Publicado el 16 julio de 2012.
El
mito de la ciudad perfecta
Existen ciudades cuyas justas
dimensiones son incomprensibles si no se llega a ellas con prejuicios sobre su
representación histórica en la conciencia colectiva de la humanidad. Cuando se
las visita, se vuelve imprescindible el pomposo conocimiento popular del arte y
las ciencias procedentes o inspiradas por sus fronteras con hálito supremo, casi
celestial. Las referencias a sus innovadores, renovadores y soñadores deben
convertirse en parte misma del lenguaje, como se repite de memoria el himno de
un país o se reza mecánicamente el Padre Nuestro en una iglesia; así, sin
emotividad, pero también falto de errores o arritmias. Y no porque visitarlas
sea una rutina tediosa, mucho menos si se comete el acierto por primera vez,
sino por el hecho de tener bien presente, en todo momento, la fascinante aura
mágica que les rodea y flota sobre sus callejones y corrientes. Sólo de esta
manera, por ejemplo, puede entenderse, aunque sea en un diminuto aspecto de los
miles que la conforman, una ciudad tan enigmática como París.
El turista regular, sin
embargo, corre la suerte de hallar en la capital de Francia a la metrópolis más
vulgar del planeta, célebremente hablando. Nadie tiene tanto bagaje cultural
respecto a una ciudad extranjera como sobre París. Si se realizara una encuesta
universal conforme a la cantidad de monumentos que cualquier persona corriente pudiera
referir acerca de una urbe ajena a la suya, el primer puesto sería, sin duda
alguna, para la Ciudad Luz. O si se preguntara por el lugar que mayor
inspiración ha proveído a artistas de todos los lugares y épocas del mundo, la
ciudad francesa sería nuevamente la vencedora.
París es, sencillamente,
magnificente. Tiene grandeza por donde se le mire. No es necesario, siquiera,
describir lo imponente de la Torre Eiffel, del Arco del Triunfo o del palacio
de Versalles, puesto que, efectivamente, son tan formidables como se nos hace
creer. También es cierto que el Moulin Rouge es el mejor cabaret sobre la faz
de la tierra, que las bailarinas son esculturas de carne y hueso y que se
cubren apenas con un hilito. No nos han mentido tampoco respecto al ambiente
formidable del barrio artístico de Montmartre, donde cualquier bohemio quisiera
quedarse de por vida. Todo, absolutamente todo lo que hayamos escuchado sobre
París es verdadero.
Uno la visita solamente para
confirmar sus sospechas. Después de mirar la Eiffel iluminada, navegar sobre el
Sena y confirmar la arquitectura sublime de la Catedral de Notre Dame, no queda
duda de que la Ilustración no hubiera podido ocurrir en otro lugar ni de por
qué Carlos Fuentes quiso descansar en el cementerio de Montparnasse para la
eternidad. La Gioconda, la expresión artística de mayor intriga en la historia,
reside en la ciudad más bella que el hombre haya podido idear jamás.

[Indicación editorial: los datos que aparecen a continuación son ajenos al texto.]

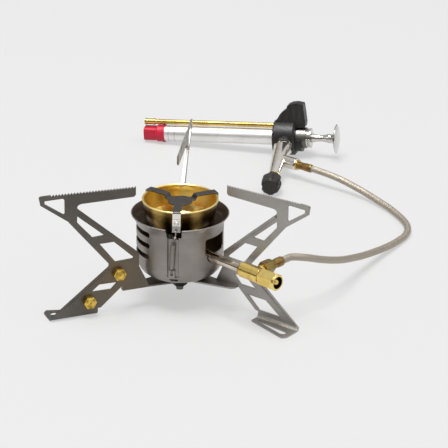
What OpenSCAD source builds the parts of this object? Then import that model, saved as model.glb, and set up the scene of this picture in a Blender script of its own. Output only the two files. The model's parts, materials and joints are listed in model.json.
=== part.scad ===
// Remote-fuel camping stove: a burner cup on three folding sheet legs, a braided fuel hose
// and a bottle pump with its control valve. Millimetres, +Z up. The origin is on the ground
// under the burner's axis.

/* [Burner cup] */
// Outer radius of the cup's straight wall
cup_r = 29.8; // [29:0.1:30.5]
// Outer radius of the flared rim
cup_rim_r = 33.5; // [32.5:0.1:34]
// Height of the rim above the ground
cup_rim_z = 63.3; // [62.5:0.1:64]
// Height of the cup's underside
cup_base_z = 19.3; // [19.3:0.1:19.5]
// Sheet thickness of the cup
cup_t = 0.7; // [0.5:0.05:0.9]

/* [Burner head] */
// Outer radius of the brass bell's rolled rim
bell_rim_r = 26.2; // [26:0.1:27]
// Height of the bell's rim
bell_rim_z = 73.3; // [72:0.1:74]
// Radius of the flame spreader's centre disc
spreader_disc_r = 8.5; // [8:0.1:10]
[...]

París es tan magnífica que ha
debido sobredimensionarse su único defecto para no considerarla perfecta,
aunque éste sea tan insignificante como un cabello en el platillo favorito: el
mal olor de sus habitantes. No obstante, cabe aclarar que el pestilente
fenómeno apenas roza a la elegancia parisina. Incluso puedo afirmar, con un
trago de saliva en la garganta y una gota de sudor nervioso corriendo por mi
frente, que me he sofocado hasta saciarme con el aroma exquisito de tantas y
tantas señoritas galas, perfume digno de la grandeza perpetua que siempre
vivirá en París para maravillarnos hasta el fin de los tiempos, sin importar
cuántas veces regresemos ni cuántos mitos verdaderos nos cuenten sobre ella.